A federal appeals court in St. Louis has revived an ERISA lawsuit against Washington University in St. Louis by several 403(b) plan participants who allege fiduciaries condoned excessive fees and kept poor-performing investments in the plan menu.
The ruling by the three-judge appeals court panel reversed part of a decision by a U.S. District Court judge in St. Louis in September 2018 to dismiss the entire lawsuit. The case, Davis et al. vs. Washington University in St. Louis et al, was sent back to the District court.
"The first claim clears this pleading hurdle," said the May 22 appeals court decision in explaining that the excessive fees claim had met the legal burden to overcome being dismissed.
"It alleges that fees were too high and that WashU should have negotiated a better deal," said the opinion, referring to the university's nickname among St. Louis area residents. The lawsuit was filed in June 2017.
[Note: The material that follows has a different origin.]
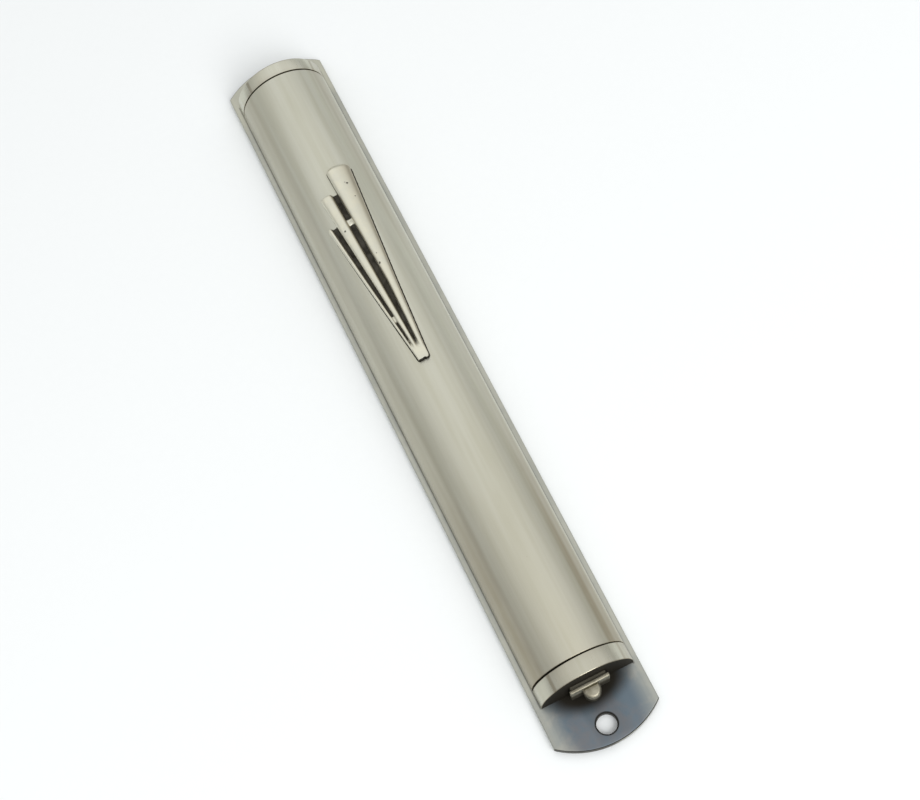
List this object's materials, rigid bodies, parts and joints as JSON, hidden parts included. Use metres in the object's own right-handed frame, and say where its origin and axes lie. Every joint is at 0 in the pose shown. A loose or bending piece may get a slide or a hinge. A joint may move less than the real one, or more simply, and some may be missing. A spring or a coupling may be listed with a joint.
{
  "type": "mezuzah case",
  "caption": "Half-round metal mezuzah case on a flat back plate, with a pull-out bottom cap, a relief ornament and a rolled parchment inside.",
  "frame": {"origin": "under the middle of the back plate, on the plane that the plate's back rests on", "axes": "+Z out of the plate's front through the shell, +Y along the case towards its top (fixed) cap, +X across it; the plate lies on its back"},
  "size_m": [0.022, 0.1688, 0.0134],
  "materials": {
    "plate_metal": "satin nickel plate, slightly darkened, fine lengthwise grain",
    "shell_metal": "warm antique nickel, brushed lengthwise",
    "cap_metal": "antique nickel with brown toning in its reflections",
    "pull_metal": "cast antique nickel, satin",
    "emblem_metal": "cast white metal, polished high points, blackened recesses, small pits",
    "rivet_metal": "plain steel, filed flush",
    "parchment": "cream animal skin, faintly mottled, rolled",
    "wrapper": "thin waxed white wrapper"
  },
  "bodies": {
    "case": {"back_plate": "plate_metal", "body_shell": "shell_metal", "shell_rivets": "rivet_metal", "top_cap": "cap_metal", "emblem": "emblem_metal"},
    "stopper": {"bottom_cap": "cap_metal", "pull_finial": "pull_metal"},
    "roll": {"scroll": "parchment", "scroll_wrap": "wrapper"}
  },
  "joints": [
    {"name": "cap_pull", "type": "slide", "parent": "case", "child": "stopper", "axis": [0, -1, 0], "range_m": [0, 0.13]},
    {"name": "roll_draw", "type": "slide", "parent": "case", "child": "roll", "axis": [0, -1, 0], "range_m": [0, 0.117]}
  ],
  "couplings": [
    {"joint": "roll_draw", "follows": "cap_pull", "ratio": 0.9}
  ]
}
However, the appeals court rejected the second claim by plaintiffs about certain investments in the 403(b) plan menu.
"According to the complaint, WashU should have jettisoned them because they were poor performers and cost too much," the appeals court wrote. "But fiduciaries are not required to pick 'the best performing fund.' Nor are they required to pick the lowest-cost fund, particularly when the expense-ratio differences are small."
The Washington University Retirement Savings had $4.49 billion in assets as of Dec. 31, 2018, according to the latest Form 5500.